Additionally, computing system environment 600 may also have additional features/functionality. For example, computing system environment 600 may also include additional storage (removable and/or non-removable) including, but not limited to, magnetic or optical disks or tape. Such additional storage is illustrated in FIG. 6 by removable storage 608, non-removable storage 610, and data storage service 626. Data storage service 626 may provide storage for service applications and be in a variety of storage configurations including but not limited to, remote and distributed storage. Computer storage media includes volatile and nonvolatile, removable and non-removable media implemented in any method or technology for storage of information such as computer readable instructions, data structures, program modules or other data. Memory 604, removable storage 608, nonremovable storage 610, and data storage 626 are all examples of computer storage media. Computer storage media includes, but is not limited to, RAM, ROM, EEPROM, flash memory or other memory technology, CD-ROM, digital versatile disks (DVD) or other optical storage, magnetic cassettes, magnetic tape, magnetic disk storage or other magnetic storage devices, or any other medium which can be used to store the desired information and which can be accessed by computing system environment 600. Any such computer storage media may be part of computing system environment 600.
Computing system environment 600 may also contain communications connection(s) 612 that allow it to communicate with other devices. Communications connection(s) 612 is an example of communication media. Communication media typically embodies computer readable instructions, data structures, program modules or other data in a modulated data signal such as a carrier wave or other transport mechanism and includes any information delivery media. The term “modulated data signal” means a signal that has one or more of its characteristics set or changed in such a manner as to encode information in the signal. By way of example, and not limitation, communication media includes wired media such as a wired network or direct-wired connection, and wireless media such as acoustic, RF, infrared and other wireless media. The term computer readable media as used herein includes both storage media and communication media.
Communications connection(s) 612 may allow computing system environment 600 to communication over various networks types including, but not limited to, Bluetooth, Ethernet, Wi-Fi, Infrared Data Association (IrDA), Local area networks (LAN), Wireless Local area networks (WLAN), wide area networks (WAN) such as the internet, serial, and universal serial bus (USB). It is appreciated the various network types that communication connection(s) 612 connect to may run a plurality of network protocols including, but not limited to, transmission control protocol (TCP), internet protocol (IP), real-time transport protocol (RTP), real-time transport control protocol (RTCP), file transfer protocol (FTP), and hypertext transfer protocol (HTTP).
Computing system environment 600 may also have input device(s) 614 such as a keyboard, mouse, pen, voice input device, touch input device, remote control, etc. Output device(s) 616 such as a display, speakers, etc. may also be included. All these devices are well known in the art and need not be discussed at length here.
The previous description of the disclosed embodiments is provided to enable any person skilled in the art to make or use the present invention. Various modifications to these embodiments will be readily apparent to those skilled in the art, and the generic principles defined herein may be applied to other embodiments without departing from the spirit or scope of the invention. Thus, the present invention is not intended to be limited to the embodiments shown herein but is to be accorded the widest scope consistent with the principles and novel features disclosed herein.

Claims

1. A method for compressing data comprising:

accessing, within an electronic system, a database relation comprising a plurality of attributes;

determining a sort order of said plurality of attributes of said database relation;

determining an order of a plurality of compression operators operable to compress said database relation; and

compressing said database relation to produce a compressed database data based on said sort order and said order of said plurality compression operators.

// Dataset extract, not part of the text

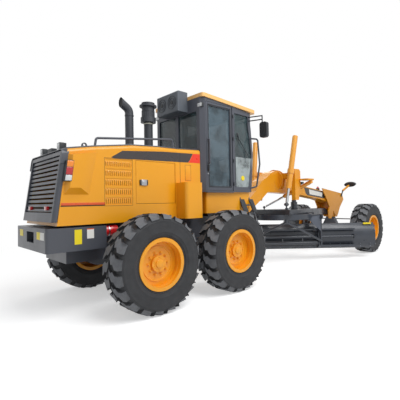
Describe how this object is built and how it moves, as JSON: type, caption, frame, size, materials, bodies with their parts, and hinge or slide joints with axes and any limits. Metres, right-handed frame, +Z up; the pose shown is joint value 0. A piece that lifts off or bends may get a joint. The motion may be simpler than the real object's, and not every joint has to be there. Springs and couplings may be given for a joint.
{
  "type": "motor grader",
  "caption": "Articulated motor grader: engine hood and glazed cab behind, gooseneck front frame with a turning circle and slanted moldboard, leaning steered wheels.",
  "frame": {"origin": "on the ground at the middle of the machine's footprint box", "axes": "+X forward, +Y to the driver's left, +Z up"},
  "size_m": [8.9025, 2.9838, 3.441],
  "materials": {
    "body_yellow": "gloss",
    "cylinder_yellow": "gloss",
    "rim_yellow": "satin",
    "frame_dark": "satin",
    "blade_dark": "satin",
    "cab_dark": "satin",
    "engine_grey": "matte",
    "tyre_rubber": "matte",
    "window_glass": "gloss",
    "seat_plastic": "matte",
    "rod_chrome": "gloss"
  },
  "bodies": {
    "rear_frame": {"rear_chassis": "frame_dark", "tandem_axle": "frame_dark", "rear_counterweight": "frame_dark", "engine_block": "engine_grey", "engine_hood": "body_yellow", "radiator_cowl": "cab_dark", "hood_stacks": "cab_dark", "hand_rails": "cab_dark", "rear_lamps": "cab_dark", "side_tanks": "body_yellow", "cab_base": "body_yellow", "cab_frame": "cab_dark", "cab_roof": "body_yellow", "cab_glass": "window_glass", "air_conditioner": "cab_dark", "cab_interior": "seat_plastic", "ladders": "cab_dark", "mirrors": "cab_dark"},
    "front_frame_body": {"front_frame": "body_yellow", "saddle": "body_yellow", "front_axle": "frame_dark", "front_mirror": "body_yellow", "centre_shift_barrel": "cylinder_yellow"},
    "hood_door_right_body": {"hood_door_right": "body_yellow"},
    "hood_door_left_body": {"hood_door_left": "body_yellow"},
    "cab_door_right_body": {"cab_door_right": "cab_dark", "door_glass_right": "window_glass"},
    "cab_door_left_body": {"cab_door_left": "cab_dark", "door_glass_left": "window_glass"},
    "yoke_left": {"lean_yoke_left": "frame_dark"},
    "yoke_right": {"lean_yoke_right": "frame_dark"},
    "knuckle_left": {"steering_knuckle_left": "frame_dark"},
    "knuckle_right": {"steering_knuckle_right": "frame_dark"},
    "tie_stud": {"tie_rod_end": "frame_dark"},
    "tie_bar": {"tie_rod": "frame_dark"},
    "lean_link": {"lean_bar": "frame_dark"},
    "ball_cross": {"drawbar_ball": "blade_dark"},
    "drawbar_body": {"drawbar": "blade_dark"},
    "circle_body": {"circle": "blade_dark"},
    "carriage": {"blade_carriage": "blade_dark"},
    "blade": {"moldboard": "blade_dark"},
    "lift_cylinder_left": {"lift_barrel_left": "cylinder_yellow"},
    "lift_cylinder_right": {"lift_barrel_right": "cylinder_yellow"},
    "lift_plunger_left": {"lift_rod_left": "rod_chrome"},
    "lift_plunger_right": {"lift_rod_right": "rod_chrome"},
    "shift_plunger": {"centre_shift_rod": "rod_chrome"},
    "wheel_rear_right": {"rim_rear_right": "rim_yellow", "tyre_rear_right": "tyre_rubber"},
    "wheel_rear_left": {"rim_rear_left": "rim_yellow", "tyre_rear_left": "tyre_rubber"},
    "wheel_middle_right": {"rim_middle_right": "rim_yellow", "tyre_middle_right": "tyre_rubber"},
    "wheel_middle_left": {"rim_middle_left": "rim_yellow", "tyre_middle_left": "tyre_rubber"},
    "wheel_front_right": {"rim_front_right": "rim_yellow", "tyre_front_right": "tyre_rubber"},
    "wheel_front_left": {"rim_front_left": "rim_yellow", "tyre_front_left": "tyre_rubber"}
  },
  "joints": [
    {"name": "articulation", "type": "hinge", "parent": "rear_frame", "child": "front_frame_body", "pos_m": [-0.9665, 0.19399, 1.08], "axis": [0, 0, 1], "range_deg": [-27, 27]},
    {"name": "wheel_rear_right_spin", "type": "hinge", "parent": "rear_frame", "child": "wheel_rear_right", "pos_m": [-3.2155, -0.88401, 0.668], "axis": [0, 1, 0], "continuous": true},
    {"name": "wheel_rear_left_spin", "type": "hinge", "parent": "rear_frame", "child": "wheel_rear_left", "pos_m": [-3.2155, 1.27199, 0.668], "axis": [0, 1, 0], "continuous": true},
    {"name": "wheel_middle_right_spin", "type": "hinge", "parent": "rear_frame", "child": "wheel_middle_right", "pos_m": [-1.6775, -0.88401, 0.668], "axis": [0, 1, 0], "continuous": true},
    {"name": "wheel_middle_left_spin", "type": "hinge", "parent": "rear_frame", "child": "wheel_middle_left", "pos_m": [-1.6775, 1.27199, 0.668], "axis": [0, 1, 0], "continuous": true},
    {"name": "wheel_front_right_spin", "type": "hinge", "parent": "knuckle_right", "child": "wheel_front_right", "pos_m": [3.7725, -0.88401, 0.668], "axis": [0, 1, 0], "continuous": true},
    {"name": "wheel_front_left_spin", "type": "hinge", "parent": "knuckle_left", "child": "wheel_front_left", "pos_m": [3.7725, 1.27199, 0.668], "axis": [0, 1, 0], "continuous": true},
    {"name": "wheel_lean_left", "type": "hinge", "parent": "front_frame_body", "child": "yoke_left", "pos_m": [3.7725, 0.99399, 0.668], "axis": [1, 0, 0], "range_deg": [-17, 17]},
    {"name": "steer_left", "type": "hinge", "parent": "yoke_left", "child": "knuckle_left", "pos_m": [3.7725, 0.99399, 0.668], "axis": [0, 0, 1], "range_deg": [-50, 50]},
    {"name": "wheel_lean_right", "type": "hinge", "parent": "front_frame_body", "child": "yoke_right", "pos_m": [3.7725, -0.60601, 0.668], "axis": [1, 0, 0], "range_deg": [-17, 17]},
    {"name": "steer_right", "type": "hinge", "parent": "yoke_right", "child": "knuckle_right", "pos_m": [3.7725, -0.60601, 0.668], "axis": [0, 0, 1], "range_deg": [-50, 50]},
    {"name": "tie_rod_end_turn", "type": "hinge", "parent": "knuckle_left", "child": "tie_stud", "pos_m": [3.5725, 0.99399, 0.732], "axis": [0, 0, 1], "range_deg": [-50, 50]},
    {"name": "tie_rod_turn", "type": "hinge", "parent": "tie_stud", "child": "tie_bar", "pos_m": [3.5725, 0.99399, 0.732], "axis": [1, 0, 0], "range_deg": [-17, 17]},
    {"name": "lean_bar_turn", "type": "hinge", "parent": "yoke_left", "child": "lean_link", "pos_m": [3.8765, 0.99399, 0.893], "axis": [1, 0, 0], "range_deg": [-17, 17]},
    {"name": "drawbar_swing", "type": "hinge", "parent": "front_frame_body", "child": "ball_cross", "pos_m": [3.4405, 0.19399, 1.11], "axis": [0, 0, 1], "range_deg": [-9, 9]},
    {"name": "drawbar_lift", "type": "hinge", "parent": "ball_cross", "child": "drawbar_body", "pos_m": [3.4405, 0.19399, 1.11], "axis": [0, 1, 0], "range_deg": [-19.5, 4.7]},
    {"name": "circle_rotate", "type": "hinge", "parent": "drawbar_body", "child": "circle_body", "pos_m": [1.1975, 0.19399, 1.08], "axis": [0, 0, -1], "range_deg": [-4.3, 275.7]},
    {"name": "blade_pitch", "type": "hinge", "parent": "circle_body", "child": "carriage", "pos_m": [1.04734, 0.04011, 0.43], "axis": [0.7157, -0.6984, 0], "range_deg": [-28, 14]},
    {"name": "blade_sideshift", "type": "slide", "parent": "carriage", "child": "blade", "axis": [0.7157, -0.6984, 0], "range_m": [-0.85, 0.32]},
    {"name": "cab_door_right_swing", "type": "hinge", "parent": "rear_frame", "child": "cab_door_right_body", "pos_m": [-1.2685, -0.49301, 1.672], "axis": [0, 0, 1], "range_deg": [0, 90]},
    {"name": "cab_door_left_swing", "type": "hinge", "parent": "rear_frame", "child": "cab_door_left_body", "pos_m": [-1.2685, 0.88099, 1.672], "axis": [0, 0, -1], "range_deg": [0, 90]},
    {"name": "hood_door_right_swing", "type": "hinge", "parent": "rear_frame", "child": "hood_door_right_body", "pos_m": [-2.5315, -0.43601, 1.474], "axis": [0, 0, 1], "range_deg": [0, 75]},
    {"name": "hood_door_left_swing", "type": "hinge", "parent": "rear_frame", "child": "hood_door_left_body", "pos_m": [-2.5315, 0.82399, 1.474], "axis": [0, 0, -1], "range_deg": [0, 75]},
    {"name": "lift_cylinder_left_swing", "type": "hinge", "parent": "front_frame_body", "child": "lift_cylinder_left", "pos_m": [0.88028, 0.74437, 2.15], "axis": [1, 0, 0], "range_deg": [-29, 29]},
    {"name": "lift_plunger_left_slide", "type": "slide", "parent": "lift_cylinder_left", "child": "lift_plunger_left", "axis": [0.1662, 0.0636, 0.984], "range_m": [-0.93, 0.225]},
    {"name": "lift_cylinder_right_swing", "type": "hinge", "parent": "front_frame_body", "child": "lift_cylinder_right", "pos_m": [0.88028, -0.3564, 2.15], "axis": [1, 0, 0], "range_deg": [-29, 29]},
    {"name": "lift_plunger_right_slide", "type": "slide", "parent": "lift_cylinder_right", "child": "lift_plunger_right", "axis": [0.1662, -0.0636, 0.984], "range_m": [-0.93, 0.225]},
    {"name": "shift_plunger_slide", "type": "slide", "parent": "front_frame_body", "child": "shift_plunger", "axis": [-0.2215, 0.8706, -0.4393], "range_m": [-0.33, 0.33]}
  ],
  "couplings": [
    {"joint": "steer_right", "follows": "steer_left", "ratio": 1},
    {"joint": "tie_rod_end_turn", "follows": "steer_left", "ratio": -1},
    {"joint": "wheel_lean_right", "follows": "wheel_lean_left", "ratio": 1},
    {"joint": "tie_rod_turn", "follows": "wheel_lean_left", "ratio": -1},
    {"joint": "lean_bar_turn", "follows": "wheel_lean_left", "ratio": -1},
    {"joint": "lift_cylinder_left_swing", "follows": "drawbar_swing", "ratio": -3.2},
    {"joint": "lift_cylinder_right_swing", "follows": "drawbar_swing", "ratio": -3.2},
    {"joint": "lift_plunger_left_slide", "follows": "drawbar_lift", "m_per_rad": 2.725},
    {"joint": "lift_plunger_right_slide", "follows": "drawbar_lift", "m_per_rad": 2.725},
    {"joint": "shift_plunger_slide", "follows": "drawbar_swing", "m_per_rad": -2.08}
  ]
}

2. The method as recited in claim 1 further comprising:

compressing said compressed database data with a general purpose compressor.

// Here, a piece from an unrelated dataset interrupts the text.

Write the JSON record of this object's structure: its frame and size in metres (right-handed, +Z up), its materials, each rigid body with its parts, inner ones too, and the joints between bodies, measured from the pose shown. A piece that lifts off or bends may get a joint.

3. The method as recited in claim 1 wherein said plurality of compression operators comprises run-length encoding.

4. The method as recited in claim 3 wherein said plurality of compression operators further comprises delta coding.

5. The method as recited in claim 4 wherein said plurality of compression operators further comprises dictionary coding.

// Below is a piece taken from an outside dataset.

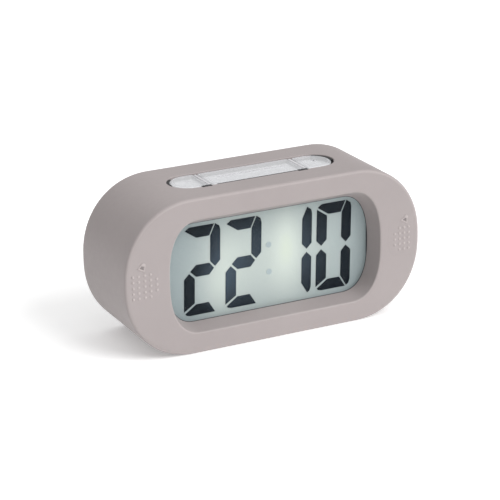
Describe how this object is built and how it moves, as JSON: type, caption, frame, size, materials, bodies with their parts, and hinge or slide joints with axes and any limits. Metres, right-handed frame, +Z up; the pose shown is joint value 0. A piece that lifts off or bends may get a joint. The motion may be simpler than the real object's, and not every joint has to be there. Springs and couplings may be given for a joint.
{
  "type": "digital alarm clock",
  "caption": "Free-standing digital alarm clock: a rounded oblong silicone sleeve over a hard case, a recessed liquid crystal display and a bar of clear push keys on top.",
  "frame": {"origin": "on the surface that the clock stands on, under the middle of the clock", "axes": "+Z up, +X to the viewer's right along the long side, -Y towards the viewer: the display faces -Y"},
  "size_m": [0.14, 0.046, 0.0685],
  "materials": {
    "sleeve_silicone": "matte, soft-touch moulded silicone, taupe grey",
    "case_plastic": "fine-textured moulded ABS",
    "inner_white_plastic": "plain moulded plastic",
    "ribbon_cable": "satin",
    "clear_lens": "clear polished acrylic",
    "lcd_glass": "polished glass with polariser",
    "white_film": "matt film",
    "light_guide": "polished with a fine dot pattern",
    "led_strip": "satin",
    "contact_rubber": "matt, layered",
    "circuit_board": "green solder mask",
    "black_epoxy": "cast epoxy",
    "steel_can": "drawn sheet metal",
    "key_clear": "clear polished plastic",
    "key_white": "satin moulded plastic",
    "contact_steel": "nickel-plated spring steel",
    "battery_wrap": "shrink sleeve, plain",
    "red_wire": "PVC insulation",
    "black_wire": "PVC insulation",
    "black_plastic": "fine-textured moulded plastic",
    "switch_plastic": "moulded plastic",
    "brass": "plain disc",
    "screw_steel": "zinc-plated"
  },
  "bodies": {
    "root": {"silicone_sleeve": "sleeve_silicone", "front_shell": "case_plastic", "rear_shell": "case_plastic", "display_frame": "black_plastic", "key_ribbon": "ribbon_cable", "window_lens": "clear_lens", "lcd_front_glass": "lcd_glass", "lcd_rear_glass": "lcd_glass", "diffuser_film": "white_film", "reflector_sheet": "white_film", "light_guide": "light_guide", "backlight_led_strip": "led_strip", "zebra_strip": "contact_rubber", "main_circuit_board": "circuit_board", "key_circuit_board": "circuit_board", "control_board": "circuit_board", "left_pad_board": "circuit_board", "right_pad_board": "circuit_board", "controller_blob": "black_epoxy", "timing_crystal": "steel_can", "positive_contact": "contact_steel", "negative_contact": "contact_steel", "left_link_contact": "contact_steel", "right_link_contact": "contact_steel", "battery_1": "battery_wrap", "battery_2": "battery_wrap", "battery_3": "battery_wrap", "positive_lead": "red_wire", "negative_lead": "black_wire", "alarm_slide_switch": "steel_can", "light_slide_switch": "steel_can", "buzzer_cup": "black_plastic", "buzzer_disc": "brass", "left_key_switch": "switch_plastic", "middle_key_switch": "switch_plastic", "right_key_switch": "switch_plastic", "left_pad_switch": "switch_plastic", "right_pad_switch": "switch_plastic", "set_button_switch": "switch_plastic", "reset_button_switch": "switch_plastic", "case_screw_1": "screw_steel", "case_screw_2": "screw_steel", "case_screw_3": "screw_steel", "case_screw_4": "screw_steel"},
    "left_key": {"left_key_cap": "key_clear", "left_key_base": "key_white"},
    "middle_key": {"middle_key_cap": "key_clear", "middle_key_base": "key_white"},
    "right_key": {"right_key_cap": "key_clear", "right_key_base": "key_white"},
    "left_pad": {"left_press_pad": "sleeve_silicone", "left_pad_plunger": "inner_white_plastic"},
    "right_pad": {"right_press_pad": "sleeve_silicone", "right_pad_plunger": "inner_white_plastic"},
    "alarm_slider": {"alarm_slider": "black_plastic"},
    "light_slider": {"light_slider": "black_plastic"},
    "set_button": {"set_button": "black_plastic"},
    "reset_button": {"reset_button": "black_plastic"},
    "battery_door": {"battery_door": "case_plastic"}
  },
  "joints": [
    {"name": "left_key_press", "type": "slide", "parent": "root", "child": "left_key", "axis": [0, 0, -1], "range_m": [0, 0.001], "stiffness_N_per_m": 1500, "springref_m": -0.0004},
    {"name": "middle_key_press", "type": "slide", "parent": "root", "child": "middle_key", "axis": [0, 0, -1], "range_m": [0, 0.001], "stiffness_N_per_m": 1500, "springref_m": -0.0004},
    {"name": "right_key_press", "type": "slide", "parent": "root", "child": "right_key", "axis": [0, 0, -1], "range_m": [0, 0.001], "stiffness_N_per_m": 1500, "springref_m": -0.0004},
    {"name": "left_pad_press", "type": "slide", "parent": "root", "child": "left_pad", "axis": [0, 1, 0], "range_m": [0, 0.0006], "stiffness_N_per_m": 1500, "springref_m": -0.0004},
    {"name": "right_pad_press", "type": "slide", "parent": "root", "child": "right_pad", "axis": [0, 1, 0], "range_m": [0, 0.0006], "stiffness_N_per_m": 1500, "springref_m": -0.0004},
    {"name": "alarm_slide", "type": "slide", "parent": "root", "child": "alarm_slider", "axis": [1, 0, 0], "range_m": [-0.002, 0.002]},
    {"name": "light_slide", "type": "slide", "parent": "root", "child": "light_slider", "axis": [1, 0, 0], "range_m": [-0.002, 0.002]},
    {"name": "set_button_press", "type": "slide", "parent": "root", "child": "set_button", "axis": [0, -1, 0], "range_m": [0, 0.0008], "stiffness_N_per_m": 1500, "springref_m": -0.0004},
    {"name": "reset_button_press", "type": "slide", "parent": "root", "child": "reset_button", "axis": [0, -1, 0], "range_m": [0, 0.0008], "stiffness_N_per_m": 1500, "springref_m": -0.0004},
    {"name": "battery_door_hinge", "type": "hinge", "parent": "root", "child": "battery_door", "pos_m": [0, 0.0227, 0.0124], "axis": [-1, 0, 0], "range_deg": [0, 75]}
  ]
}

6. The method as recited in claim 1 further comprising:

restructuring said database relation based on one or more restructuring operators.

7. The method as recited in claim 6 wherein said restructuring operators comprises a first operator for vertically partitioning said database relation and a second operator for horizontally partitioning said database relation.

8. The method as recited in claim 1 wherein said compressed database data comprises a plurality of files, wherein each file of said plurality of files corresponds a respective attribute or a group of attributes of said plurality of attributes.

9. The method as recited in claim 1 wherein said order of said plurality of compression operators is determined based on the field size of each of said plurality of attributes.

10. The method as recited in claim 9 wherein said order of said plurality of compression operators is determined based on the number of distinct values for each of said plurality of attributes.

11. An apparatus for compressing database data comprising:

a restructuring module for restructuring a database relation;

a compression operator order module for determining an order of a plurality of compression operators; and

a compression module operator for compressing said database relation to produce a compressed database relation based on said order of compression operators and said structuring of said database relation.

12. The apparatus as recited in claim 11 further comprising:

a general purpose compressor operable to compress said compressed database relation.

13. The apparatus as recited in claim 11 further comprising:

a decompression module for decompressing said compressed database relation based on said restructuring of said database relation and said order of said plurality of compression operators.

14. The apparatus as recited in claim 11 wherein said plurality of compression operators is selected from the group consisting of run-length encoding, delta coding, and dictionary coding.

15. The apparatus as recited in claim 11 wherein said restructuring module is operable to horizontally partitioning said database relation.

16. The apparatus as recited in claim 11 wherein said order of said plurality of compression operators comprises a tree of compression operators.

17. The apparatus as recited in claim 16 wherein said order of said plurality of compression operators is based on a predetermined depth of said tree or based on a random sample of said database.

18. A method for compression a database comprising:

accessing a database relation, wherein said database relation comprises an attribute;

determining a sort order for a plurality of tuples corresponding to said attribute of said database relation;

determining a compression operator order for compressing said attribute of said database relation; and

compressing said attribute based on said compression operator order.

19. The method of claim 18 wherein said compression operator order is determined based on a number of runs for said attribute being greater than a number of distinct values of said attribute.

20. The method of claim 18 wherein said sort order is based on a minimum number of runs of said attribute.